The title of the James Hannaham’s latest novel is ironic, because one would need to be both inhuman and immune to stylistic brilliance to be able to spend any time in Carlotta Mercedes’ world without starting to care deeply about the protagonist of Didn’t Nobody Give a Shit What Happened to Carlotta.

Carlotta’s deadname was Dustin Chambers; this is the name she bore when incarcerated two decades ago. Now, after more than 20 years in Ithaca, during which Carlotta began living as a woman, she finally makes parole and re-enters society. The book is a hilarious, clever, and moving account of Carlotta’s first full day of freedom, taking us from Harlem to Coney Island as we see Carlotta discover that ‘freedom be some wild shit.’

It sure is, if you’ve spent the last 20 years being systematically abused by those who were meant to be safeguarding you, finally found some semblance of love with a murderous but dreamy inmate named Frenzy, been released back into a drastically altered New York, been given a list of impossible parole stipulations, found that the only person who remembered your release date is a niece you’ve never met, and that your family home is playing host to a drunk orgy of a funeral when you’re not allowed to be around booze or drugs. Oh, and the son you’ve dreamed of seeing for so long is pursuing a career in Christian rap and believes that your new self is the work of Satan.

It is clear how ripe Carlotta’s situation is for comedy, and Hannaham is brilliantly funny in both plotting and phrasing, as when the narrator describes Carlotta feeling ‘like a brain-damaged African elephant trying to jump into a game of double Dutch’, or when Carlotta engages in a snap-battle with her son, Ibe, culminating in, ‘here you think I’m a ignant fool an a crook-ass tranny bitch, an it turn out I’m a genius who be quotin Shakespeare’.

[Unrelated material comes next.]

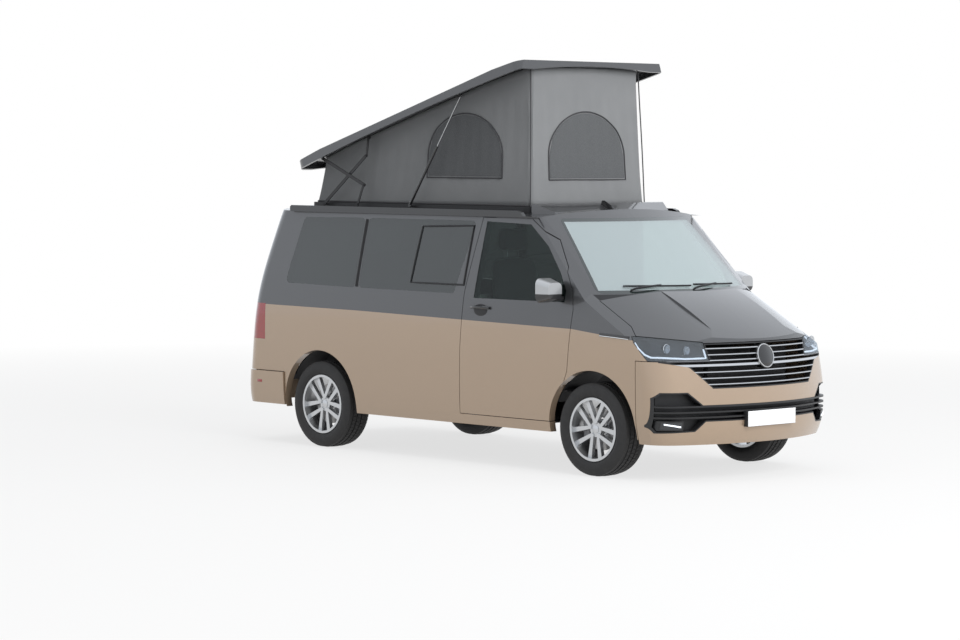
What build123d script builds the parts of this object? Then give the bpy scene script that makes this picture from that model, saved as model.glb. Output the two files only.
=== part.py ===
from build123d import *
import math
import os

# Camper van with an elevating roof, standing as parked with the roof raised.
# Millimetres, +Z up, front of the van towards -Y, its right side towards -X.
# The origin is on the ground, under the centre of the van's length and width.

# Overall sizes
LENGTH = 4904.0
WHEELBASE = 3000.0
FRONT_OVERHANG = 908.0
TRACK = 1628.0
FRONT_AXLE_Y = -LENGTH / 2 + FRONT_OVERHANG
REAR_AXLE_Y = FRONT_AXLE_Y + WHEELBASE

# Walls and clearances
WALL = 60.0
ROOF_SKIN = 40.0
GLASS = 8.0
PANEL_GAP = 5.0
SEAT_GAP = 0.4
BEAD_GAP = 2.0

# Wheels
TYRE_RADIUS = 345.0
TYRE_WIDTH = 235.0
RIM_RADIUS = 222.0
RIM_FLANGE = 11.0
RIM_WIDTH = 204.0
RIM_WALL = 8.0
SPOKE_PAIRS = 5
ARCH_RADIUS = 430.0
LINER = 12.0
LINER_OUTER_X = 866.0
WHEEL_X = TRACK / 2
KINGPIN_X = 738.0

# Heights of the body
SILL_Z = 300.0
DOOR_FOOT_Z = 380.0
DOOR_HEAD_Z = 1864.0
FLOOR_Z = 560.0
FLOOR_THICK = 40.0
BUMPER_TOP_Z = 866.0
REAR_BUMPER_TOP_Z = 578.0
ROOF_CROWN_Z = 1930.0
ROOF_SIDE_Z = 1855.0

# Body sections: height, half width, front y at the centre, rear y at the centre
SECTIONS = (
    (180.0, 880.0, -2360.0, 2370.0),
    (420.0, 940.0, -2452.0, 2438.0),
    (760.0, 952.0, -2424.0, 2405.0),
    (1080.0, 950.0, -2342.0, 2365.0),
    (1260.0, 938.0, -2290.0, 2330.0),
    (1600.0, 893.0, -2200.0, 2235.0),
    (2000.0, 824.0, -2050.0, 2090.0),
)
FRONT_BOW = 240.0
REAR_BOW = 45.0
FRONT_CORNER = 240.0
REAR_CORNER = 140.0
FRONT_TUCK = 22.0
REAR_TUCK = 14.0

# Windscreen surface: height, y at the centre, y at 800 mm to the side
SCREEN_LINES = (
    (1000.0, -2066.0, -1833.0),
    (2100.0, -823.0, -686.0),
)
SCREEN_HALF = 800.0
SCREEN_SLOPE = 1.45
LIMIT_HALF = 1000.0

# Bonnet line along the centre (y, z) and the radius of its crown across
BONNET_LINE = ((-2560.0, 860.0), (-2050.0, 1212.0), (-1330.0, 1500.0))
BONNET_CROWN = 4500.0
BONNET_SECTOR = 28.0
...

Ultimately, Hannaham’s great achievement is the way in which he weaves from third person narrative to first person interjections within the same sentences, infusing the book with Carlotta’s voice and personality, one which wins the reader over thanks to her sheer vivacity, resilience and optimism. No matter what Carlotta goes through, she never loses her belief in love and in life, reflecting on the human tendency to ‘treat ev’thing like it was worthless when it was really so precious, when that shit was our lives’. Not for Carlotta: her story ends with a beginning in a deliberately Joycean exclamation of exuberant positivity: ‘I’ma say Yes motherfucker, said hell to the yes I’m saying YASS.’ Say yes to this book. You won’t regret it.